Question

Question: "For which n does the expression 1+2+...+(n-1) congruent to 0(mod n) hold?"

If I am reading this correctly, for the expression 0 is the least positive residue of (1+2+...+(n-1))(mod n). However, if that is correct, I am not sure where to go from there. Would n be 0 or 1 then? Or something else entirely?

Answer 1

let's look at some examples
let's say n is 1...
then you have 0 congruent to 0 mod 1

let's say n is 2
then you have 0+1 congruent to 0 mod 2 which is false

let's say n is 3
what happens?

Answer 2

Then if n=3, it would be 1+2=3 congruent to 0mod3, which would be true then, aye?

Answer 3

yes
so let's look at the more general thing
you have
0+1+2+3+...+(n-1)
or
1+2+3+...+(n-1)
or
1+(n-1)
+
2+(n-2)
+
3+(n-3)
+.....

now I can pair the terms of the sum up if there are an even amount of terms
by the way
you do know that k+(n-k) is n right?
so each of those rows I wrote have sum n
and what is n mod n

Answer 4

for example
n=4
gives
1+2+3
which doesn't have a odd amount of terms
you have (1+3)+2

for n=5
you have
1+2+3+4
you have an even amount of terms so we have
(1+4)+(2+3)

for n=6
you have
1+2+3+4+5
or (1+5)+(2+4)+3


...

Answer 5

do you know how to evaluate k+(n-k) mod n?

Answer 6

I do not off the top of my head.

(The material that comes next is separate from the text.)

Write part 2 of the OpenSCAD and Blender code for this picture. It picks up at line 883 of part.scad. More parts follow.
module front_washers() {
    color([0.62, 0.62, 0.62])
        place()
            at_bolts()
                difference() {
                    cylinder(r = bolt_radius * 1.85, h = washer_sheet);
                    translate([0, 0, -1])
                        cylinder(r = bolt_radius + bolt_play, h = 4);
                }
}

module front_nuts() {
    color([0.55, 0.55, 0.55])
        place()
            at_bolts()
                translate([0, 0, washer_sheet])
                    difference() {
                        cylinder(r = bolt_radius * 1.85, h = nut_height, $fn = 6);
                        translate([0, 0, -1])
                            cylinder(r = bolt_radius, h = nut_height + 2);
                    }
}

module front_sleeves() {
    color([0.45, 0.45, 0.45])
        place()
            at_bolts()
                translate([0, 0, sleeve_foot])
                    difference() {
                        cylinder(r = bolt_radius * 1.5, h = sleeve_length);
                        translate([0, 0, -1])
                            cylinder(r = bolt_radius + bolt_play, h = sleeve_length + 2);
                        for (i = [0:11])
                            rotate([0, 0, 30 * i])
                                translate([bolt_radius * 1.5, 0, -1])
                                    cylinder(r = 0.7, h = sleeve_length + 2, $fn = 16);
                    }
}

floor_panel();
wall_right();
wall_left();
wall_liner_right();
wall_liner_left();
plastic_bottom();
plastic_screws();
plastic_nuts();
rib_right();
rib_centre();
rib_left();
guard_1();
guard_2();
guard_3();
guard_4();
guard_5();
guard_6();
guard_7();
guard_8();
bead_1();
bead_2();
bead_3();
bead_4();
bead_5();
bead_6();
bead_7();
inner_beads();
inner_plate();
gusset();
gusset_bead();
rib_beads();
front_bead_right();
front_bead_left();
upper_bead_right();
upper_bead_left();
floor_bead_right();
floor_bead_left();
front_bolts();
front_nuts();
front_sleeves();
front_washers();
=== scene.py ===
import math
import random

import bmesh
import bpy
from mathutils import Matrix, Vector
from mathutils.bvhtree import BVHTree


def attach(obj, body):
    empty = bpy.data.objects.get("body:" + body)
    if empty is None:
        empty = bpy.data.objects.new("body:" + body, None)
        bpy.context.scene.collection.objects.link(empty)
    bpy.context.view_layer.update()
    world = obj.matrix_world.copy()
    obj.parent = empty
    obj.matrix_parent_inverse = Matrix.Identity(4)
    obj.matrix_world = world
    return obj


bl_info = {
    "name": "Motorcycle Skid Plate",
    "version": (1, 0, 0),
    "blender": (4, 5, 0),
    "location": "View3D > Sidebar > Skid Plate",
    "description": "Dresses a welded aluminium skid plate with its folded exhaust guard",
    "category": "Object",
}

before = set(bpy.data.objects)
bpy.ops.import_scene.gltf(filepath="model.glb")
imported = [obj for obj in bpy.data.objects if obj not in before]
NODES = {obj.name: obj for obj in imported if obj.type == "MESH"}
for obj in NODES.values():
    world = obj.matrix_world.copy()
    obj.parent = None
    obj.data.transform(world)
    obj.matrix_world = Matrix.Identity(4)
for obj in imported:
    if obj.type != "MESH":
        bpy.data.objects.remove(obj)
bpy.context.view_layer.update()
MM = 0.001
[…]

I am looking back through my text right now to see if it was mentioned and if so where. As for n(mod n), that would be 0 though, aye?

Answer 7

right and k+(n-k) is n
so k+(n-k) mod n is 0

Answer 8

Ah okay! And if I am understanding pairing up the terms correctly: that is being done to see if the sum is divisible by n, right? For example, for n=6, that would be false because it has an extra 3, aye?

Answer 9

right and 3 mod 6 isn't 0

Answer 10

6+6+3=3 but 3 mod 6 isn't 0

Answer 11

if you have an even amount of terms in your sum you can pair them up and such away you
have n+n+n+n+...+n mod n

Answer 12

I think I also have another way to look at it too after you get this way

Answer 13

Okay, that makes sense! We did not cover pairing them up like that at all, so that's really useful to know, thank you. And if I am noticing the pattern correctly here, the only n's for which the statement hold thus far are for odd integers as the even ones result in false statements, right?

Answer 14

right

Answer 15

another way:
now \[1+2+3+ \cdots +(n-1)=\frac{n(n-1)}{2} \text{ do you remember this formula }\]

Answer 16

think back to calculus 1 days

Answer 17

if that isn't too far back

Answer 18

\[\sum_{i=1}^{n}i=\frac{n(n+1)}{2}\]

Answer 19

except we have to n-1

Answer 20

Calculus 1 was awhile ago, but that was covered under a section on mathematical induction in this class recently.

Answer 21

\[\sum_{i=1}^{n-1}i=\frac{(n-1)n}{2} \text{ or } \frac{n(n-1)}{2}\]

Answer 22

oh cool

Answer 23

so we can solve this equation
\[\frac{n(n-1)}{2} \equiv 0 \mod n \]

Answer 24

now if n-1 is even then we can cancel out the two's and we are left with
\[\frac{n(2a)}{2} =n a \equiv 0 a \equiv 0 (\mod n)\]

Answer 25

if n-1 is even then n is odd

Answer 26

if n-1 is odd we can't cancel out the 2 on the bottom
but n would be even and n would get destroyed by that division by 2 if you know what I mean so we wouldn't get 0 when modding it by n

Answer 27

you can write the fraction like this:
\[n \frac{n-1}{2} \equiv 0 \mod n \text{ As long as } \frac{n-1}{2} \in \mathbb{Z} \]

Answer 28

Aye, I do. That makes a lot of sense. Thank you for explaining it so well; your explanation was a lot more understandable than the section of the text relating to this problem.

Answer 29

np

Answer 30

you know when (n-1)/2 is an integer right?
I kind of already said but just want to be sure you know

Answer 31

Aye, I do! Can only deal with integers with congruences, right?

Answer 32

well I think you can actually use other numbers

but in number theory yeah I think you only use integers
that is all I ever seen in number theory


n is a positive integer
and...
for (n-1)/2 to be an integer n-1 would have to be even because that is the only sorta of number to be divisible by 2

and if n-1 is even then n is odd since n and n-1 are consecutive integers

Answer 33

Ah okay. This is all relating to brief stint into elementary number theory for this class, so all we have dealt with with problems is either all integers or positive integers/natural numbers, which is why I presumed that. And okay, that makes sense!

Answer 34

anyways glad I can help

Answer 35

Thank you very much for the assistance, I greatly appreciate it!